(What is needed) Go through the records and extract every line with the word "this".

(Supplied material)
==========

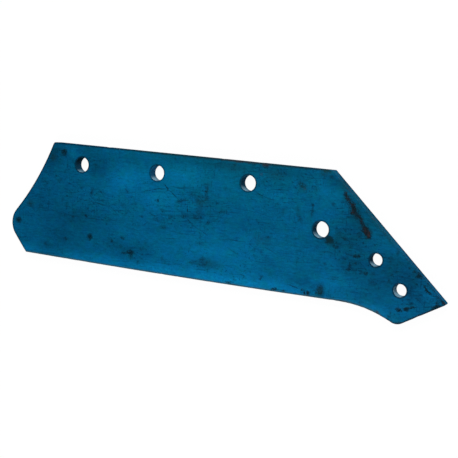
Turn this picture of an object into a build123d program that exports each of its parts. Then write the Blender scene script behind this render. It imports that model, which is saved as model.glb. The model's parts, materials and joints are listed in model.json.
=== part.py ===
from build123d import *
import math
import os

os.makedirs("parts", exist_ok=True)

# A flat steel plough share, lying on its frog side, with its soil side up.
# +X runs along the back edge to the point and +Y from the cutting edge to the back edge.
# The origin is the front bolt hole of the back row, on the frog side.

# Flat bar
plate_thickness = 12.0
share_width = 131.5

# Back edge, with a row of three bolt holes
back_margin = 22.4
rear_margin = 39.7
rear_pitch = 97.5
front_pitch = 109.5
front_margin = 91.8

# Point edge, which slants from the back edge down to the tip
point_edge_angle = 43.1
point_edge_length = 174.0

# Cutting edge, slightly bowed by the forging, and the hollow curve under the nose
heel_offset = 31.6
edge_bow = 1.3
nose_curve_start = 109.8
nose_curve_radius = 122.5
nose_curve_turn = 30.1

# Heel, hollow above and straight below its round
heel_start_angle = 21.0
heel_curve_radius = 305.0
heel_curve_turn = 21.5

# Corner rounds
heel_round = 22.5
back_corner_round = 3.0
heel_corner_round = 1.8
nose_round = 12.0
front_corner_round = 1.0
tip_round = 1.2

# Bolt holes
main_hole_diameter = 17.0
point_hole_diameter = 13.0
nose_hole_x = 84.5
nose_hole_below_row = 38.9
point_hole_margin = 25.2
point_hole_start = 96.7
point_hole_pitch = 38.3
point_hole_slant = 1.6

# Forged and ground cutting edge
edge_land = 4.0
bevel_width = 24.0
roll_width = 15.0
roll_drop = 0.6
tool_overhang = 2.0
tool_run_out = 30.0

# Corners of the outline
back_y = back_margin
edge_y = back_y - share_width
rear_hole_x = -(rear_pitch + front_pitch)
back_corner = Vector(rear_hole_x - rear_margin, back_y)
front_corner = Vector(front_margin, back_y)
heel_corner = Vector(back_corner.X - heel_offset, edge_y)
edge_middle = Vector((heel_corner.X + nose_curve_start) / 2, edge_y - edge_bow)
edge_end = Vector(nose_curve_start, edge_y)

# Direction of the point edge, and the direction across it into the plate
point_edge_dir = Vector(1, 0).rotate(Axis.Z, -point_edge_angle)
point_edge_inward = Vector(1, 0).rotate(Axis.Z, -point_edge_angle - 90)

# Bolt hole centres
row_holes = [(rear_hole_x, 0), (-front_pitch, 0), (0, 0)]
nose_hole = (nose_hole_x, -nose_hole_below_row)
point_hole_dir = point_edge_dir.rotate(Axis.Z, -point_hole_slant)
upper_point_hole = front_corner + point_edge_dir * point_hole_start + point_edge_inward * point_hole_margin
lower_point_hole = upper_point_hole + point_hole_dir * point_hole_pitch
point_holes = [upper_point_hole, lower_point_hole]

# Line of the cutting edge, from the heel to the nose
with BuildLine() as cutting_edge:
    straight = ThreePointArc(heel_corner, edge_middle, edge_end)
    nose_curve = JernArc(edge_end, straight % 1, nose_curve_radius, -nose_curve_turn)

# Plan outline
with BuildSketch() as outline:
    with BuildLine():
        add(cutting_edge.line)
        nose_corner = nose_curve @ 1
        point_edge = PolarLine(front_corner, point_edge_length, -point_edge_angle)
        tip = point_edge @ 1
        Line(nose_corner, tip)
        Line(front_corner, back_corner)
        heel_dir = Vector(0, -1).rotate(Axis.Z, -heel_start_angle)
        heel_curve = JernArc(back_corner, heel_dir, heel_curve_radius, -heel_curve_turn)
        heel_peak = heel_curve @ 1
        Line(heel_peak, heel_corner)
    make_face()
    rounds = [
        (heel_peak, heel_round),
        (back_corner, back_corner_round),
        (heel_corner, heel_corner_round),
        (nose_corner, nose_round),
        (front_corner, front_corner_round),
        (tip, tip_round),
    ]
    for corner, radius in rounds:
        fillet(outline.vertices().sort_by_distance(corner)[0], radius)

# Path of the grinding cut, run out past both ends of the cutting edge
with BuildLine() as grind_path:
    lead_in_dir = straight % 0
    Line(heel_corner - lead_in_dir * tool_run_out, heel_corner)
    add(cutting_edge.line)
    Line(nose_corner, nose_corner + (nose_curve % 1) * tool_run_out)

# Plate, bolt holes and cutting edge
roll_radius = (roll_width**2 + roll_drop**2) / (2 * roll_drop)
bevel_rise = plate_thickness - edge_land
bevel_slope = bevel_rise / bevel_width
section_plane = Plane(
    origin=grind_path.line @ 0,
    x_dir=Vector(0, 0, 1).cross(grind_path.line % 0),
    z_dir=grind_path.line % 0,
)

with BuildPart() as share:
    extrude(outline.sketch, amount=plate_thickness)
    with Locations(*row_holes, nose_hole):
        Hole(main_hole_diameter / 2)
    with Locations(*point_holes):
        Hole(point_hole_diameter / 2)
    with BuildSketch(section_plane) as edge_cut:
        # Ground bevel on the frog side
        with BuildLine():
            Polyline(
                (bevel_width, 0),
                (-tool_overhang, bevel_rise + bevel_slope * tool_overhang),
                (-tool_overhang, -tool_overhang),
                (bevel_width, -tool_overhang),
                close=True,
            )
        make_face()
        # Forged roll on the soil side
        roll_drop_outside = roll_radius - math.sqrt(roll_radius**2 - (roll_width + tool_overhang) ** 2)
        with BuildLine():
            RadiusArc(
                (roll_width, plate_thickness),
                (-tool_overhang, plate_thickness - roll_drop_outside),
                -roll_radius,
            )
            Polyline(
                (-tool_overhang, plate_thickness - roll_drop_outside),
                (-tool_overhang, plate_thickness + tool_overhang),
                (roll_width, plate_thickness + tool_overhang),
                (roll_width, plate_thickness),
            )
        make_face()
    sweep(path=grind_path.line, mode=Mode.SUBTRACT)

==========

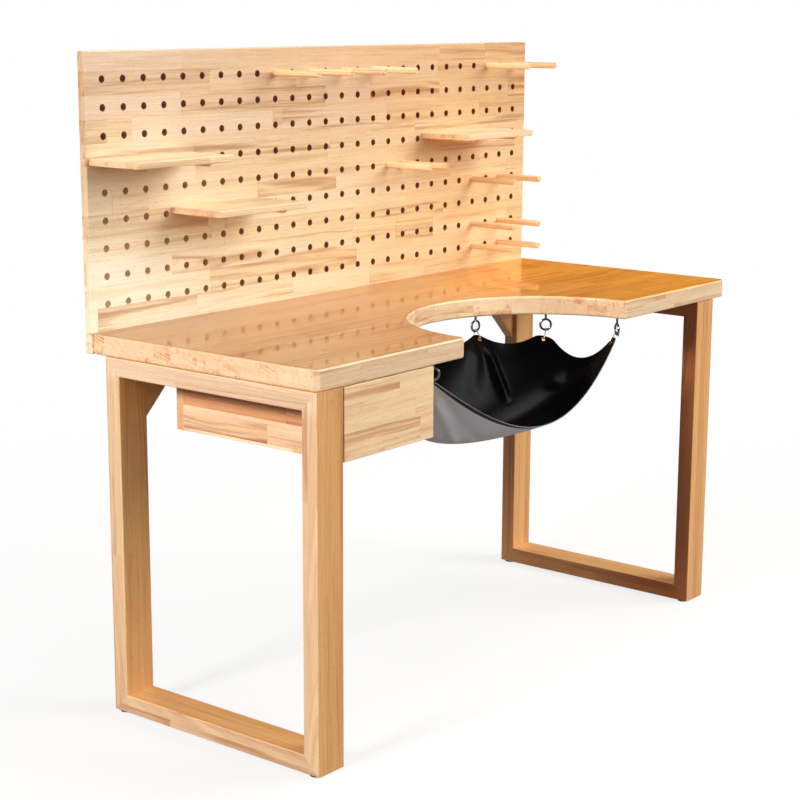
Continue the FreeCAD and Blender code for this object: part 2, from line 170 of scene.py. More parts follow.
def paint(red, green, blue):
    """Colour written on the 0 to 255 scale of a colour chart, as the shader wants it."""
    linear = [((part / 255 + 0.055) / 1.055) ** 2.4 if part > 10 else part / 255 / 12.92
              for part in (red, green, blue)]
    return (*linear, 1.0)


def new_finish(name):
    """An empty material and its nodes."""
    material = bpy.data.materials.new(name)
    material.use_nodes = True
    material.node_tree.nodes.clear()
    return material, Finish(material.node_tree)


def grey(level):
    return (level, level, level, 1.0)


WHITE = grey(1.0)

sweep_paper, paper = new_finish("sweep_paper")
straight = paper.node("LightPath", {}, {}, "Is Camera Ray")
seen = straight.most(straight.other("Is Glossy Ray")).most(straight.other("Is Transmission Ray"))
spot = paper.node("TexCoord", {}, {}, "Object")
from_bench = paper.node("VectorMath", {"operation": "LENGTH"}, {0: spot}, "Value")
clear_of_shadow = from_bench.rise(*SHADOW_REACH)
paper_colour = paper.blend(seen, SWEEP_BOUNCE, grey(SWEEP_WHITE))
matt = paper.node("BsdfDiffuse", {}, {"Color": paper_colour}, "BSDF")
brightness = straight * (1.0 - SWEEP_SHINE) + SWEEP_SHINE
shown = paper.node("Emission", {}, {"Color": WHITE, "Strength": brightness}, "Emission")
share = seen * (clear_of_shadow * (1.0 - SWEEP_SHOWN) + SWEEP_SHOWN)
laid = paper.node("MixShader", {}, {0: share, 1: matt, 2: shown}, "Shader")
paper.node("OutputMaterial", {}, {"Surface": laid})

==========

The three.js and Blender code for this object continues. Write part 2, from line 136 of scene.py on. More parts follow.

==========

(Correct response)
Turn this picture of an object into a build123d program that exports each of its parts. Then write the Blender scene script behind this render. It imports that model, which is saved as model.glb. The model's parts, materials and joints are listed in model.json.
Continue the FreeCAD and Blender code for this object: part 2, from line 170 of scene.py. More parts follow.
The three.js and Blender code for this object continues. Write part 2, from line 136 of scene.py on. More parts follow.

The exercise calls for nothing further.